Analysis: The relevant internal information regarding the diminution in value of the investment was not shown to have been properly and accurately disclosed to the market at the time the impugned sales were made. A disclosure-based regime requires exact and reliable disclosure, and the later contention that the eventual write-off was lower than the projected loss did not negate the existence of price-sensitive information during the sales period. The explanation founded on accounting entries and post-dated crystallisation of loss was not accepted, and the company and its responsible director were held liable for the insider-trading violation. However, the separate penalty imposed for violation of the takeovers disclosure provision could not be sustained on the facts, and the penalty on the director was reduced in view of the limited benefit actually derived and the fact that the director did not himself sell shares.
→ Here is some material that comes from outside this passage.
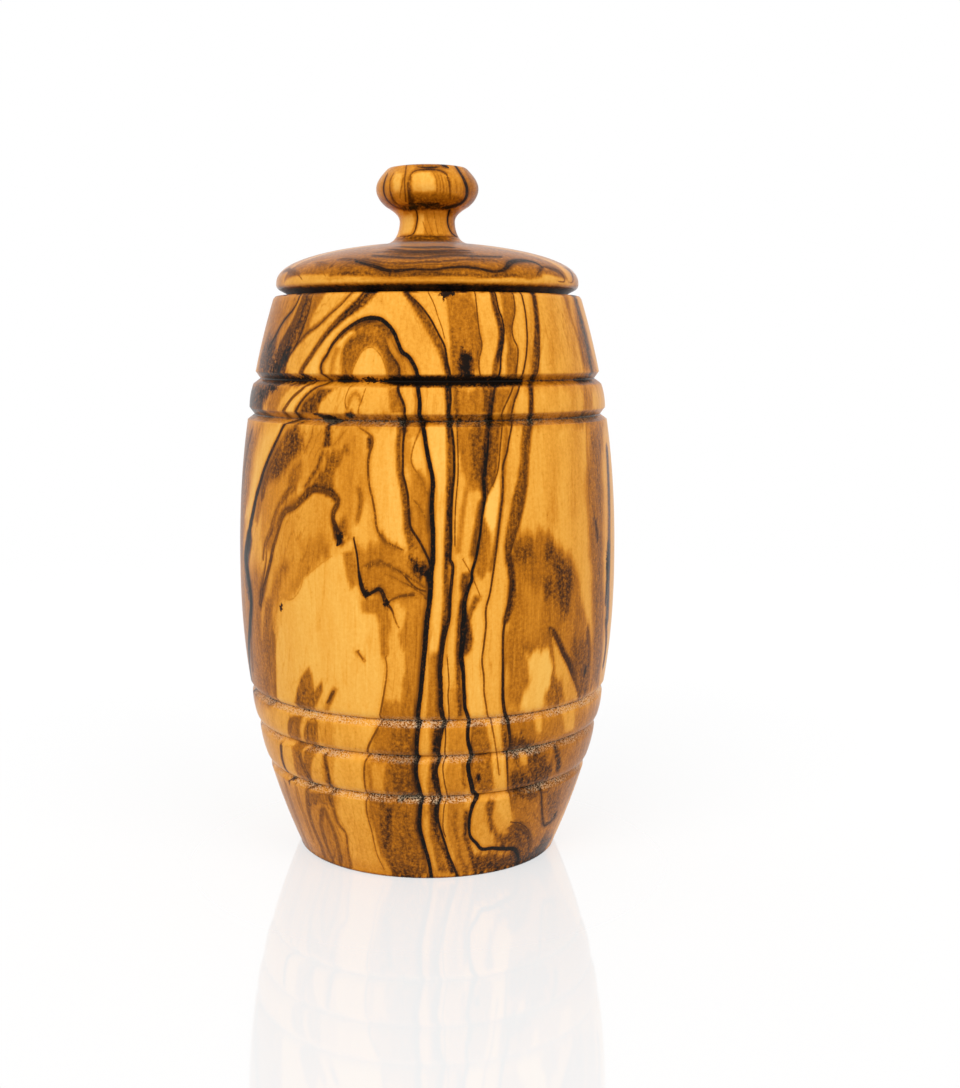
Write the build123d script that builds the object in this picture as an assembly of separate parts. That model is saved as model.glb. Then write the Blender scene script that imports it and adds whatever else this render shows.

Conclusion: The finding of insider-trading liability was upheld, but the penalty under Regulation 7(1A) of the takeovers regulations was set aside and the penalty on the director was reduced.
Issue (ii): Whether the listed company and its managing director failed to make the required continual disclosures to the stock exchanges under the disclosure regulations and whether the penalty for such non-disclosure was justified.
Analysis: The record showed that the required disclosures were not received by the stock exchanges, and the purported fax proof was not accepted as reliable evidence. The subsequent assertion that the disclosures had in fact been sent was treated as an afterthought in light of the contemporaneous admission that the filings had not been made. Once the company failed to comply with the disclosure obligation, the managing director, being the responsible person, could not be absolved. The penalty was also found not to be excessive having regard to the repeated nature and extent of the default.
Conclusion: The non-disclosure violation was affirmed and the penalty under the disclosure regulation was upheld.
Final Conclusion: The appeal against the disclosure-default finding failed, while the challenge to the takeovers-related penalty succeeded and the overall penalty structure was modified accordingly, leaving one appeal dismissed and the other partly allowed.
Ratio Decidendi: In securities-market compliance matters, unpublished price sensitive information must be judged by the state of accurate market disclosure at the relevant time, and once a listed company defaults in mandatory disclosure, the responsible director may also be held liable; ancillary penalties may be moderated where the connected violation is not made out.